Edge Automation: A Paradigm Shift

October 26, 2022 by Chad Ferman

Introduction

Red Hat Ansible Automation Platform has seen wide-scale adoption in a variety of automation domains, however with edge use cases becoming more mainstream, the thought process around automation must shift from “complete a task immediately” to being able to run automation now and later, and respond to incoming automation requests from devices that are yet unmanaged.

 

Automation in a hybrid cloud environment

In today’s hybrid cloud environment, automation exists in a tightly controlled and predictable space, meaning it’s easy to determine what endpoints are reachable and available for connection. In practice, this manifests as inventory syncs from our various management planes (think AWS/Azure/GCP/VMware) and then targeting the devices brought into Controller via those inventory syncs with automation. Cross connectivity shouldn’t be an issue: If we can see the device in a management plant, we can contact and automate against it. In addition, if there are exceptions to the “connectivity everywhere” model, Red Hat Ansible Automation Platform has features and functionality to help address more complex connectivity circumstances.

We can even take this automation approach one step further by pulling those management planes under the management of our automation, giving us the ability to really automate end-to-end. For example, if we want to automate against an endpoint that doesn’t yet exist, we can instruct the appropriate management plane and related systems to bring that endpoint into existence, then perform our automation against it.

What this boils down to is: We have significant control over whether  our automation works, because we control both the endpoints and what controls the endpoints. Our automation exists in a proactive paradigm, able to automate and coordinate against all layers of the technology stack.
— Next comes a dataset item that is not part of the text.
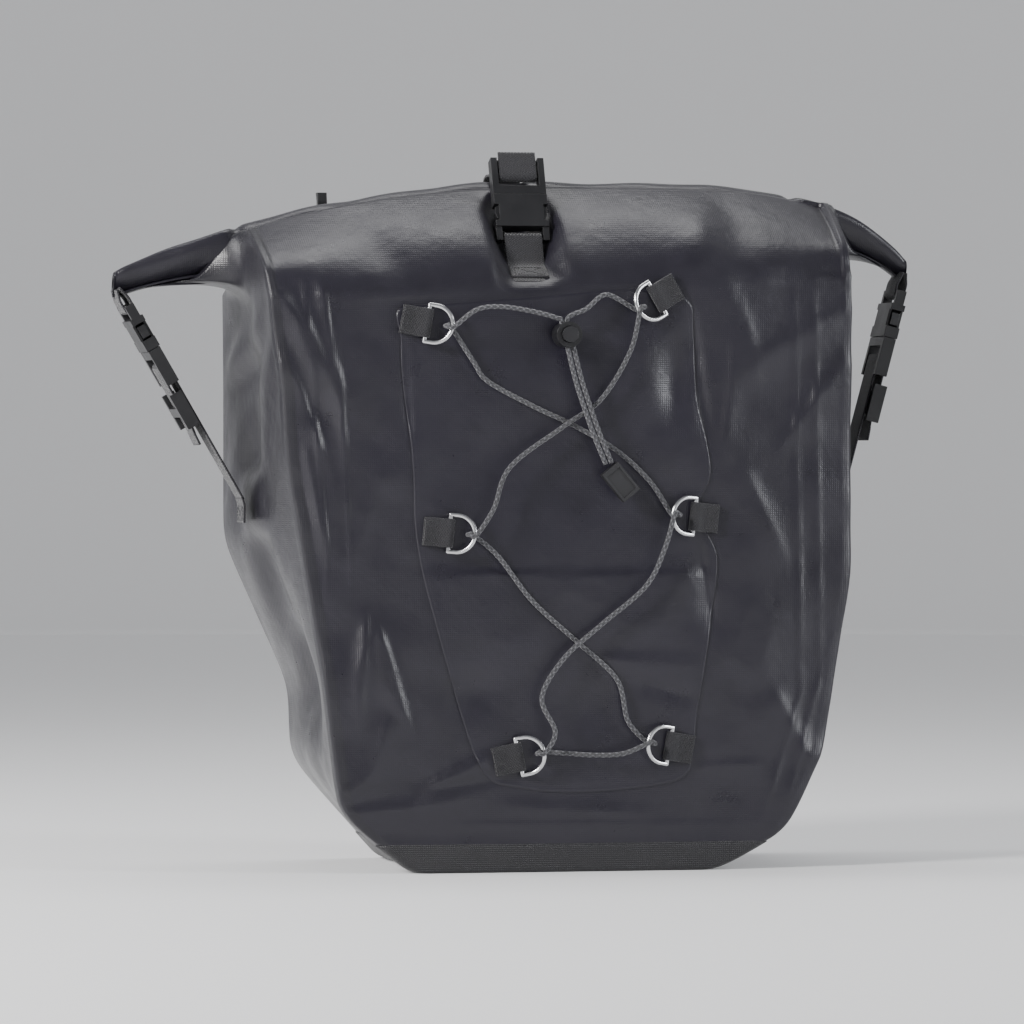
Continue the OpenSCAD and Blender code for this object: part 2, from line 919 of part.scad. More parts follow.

This approach, while very powerful, doesn’t hold up at the edge for a simple reason: We don’t necessarily control all the layers of the stack. The endpoints are run without a unified management plane and exist on different platforms, in different locations, and are subject to different rules around connectivity. Thus, the paradigm shift: In this environment we must still automate, but we need to balance both a reactive and proactive approach.

 

Automation at the edge

Without direct control over the various management planes and layers of the technology stack, our automation strategy must shift to be both proactive and reactive, responding in real time to changes in the environment, but also run automation on a schedule to enforce our desired configurations and workloads across a geographically distributed footprint of edge endpoints.

 

Reactive automation

First, our automation strategy must be reactive to respond to changes in the environment in real time. One of the most common events at the edge is the onboarding and re-imaging of systems, initiated by a process or person outside of the automation ecosystem. In reality, this is outside of the direct automation itself, instead being a function of the automation platform. Providing the appropriate access to resources within the platform at any time, from any allowed location, without requiring manual intervention being the main function of the platform. From there, the platform also facilities a form of event-driven automation, triggering work to be done as new devices come online.

Caption: Here, the device initiates the process, as opposed to the automation platform initiating it.

In practice, this is typically addressed by adding a call home function to the deployment methodology, allowing the devices themselves to initiate interaction with the automation platform according to their availability and schedule over a centralized attempt to reach out. This call home functionality typically sends along two key pieces of information: a unique identifier for the device, and a way to contact it to begin automating against it.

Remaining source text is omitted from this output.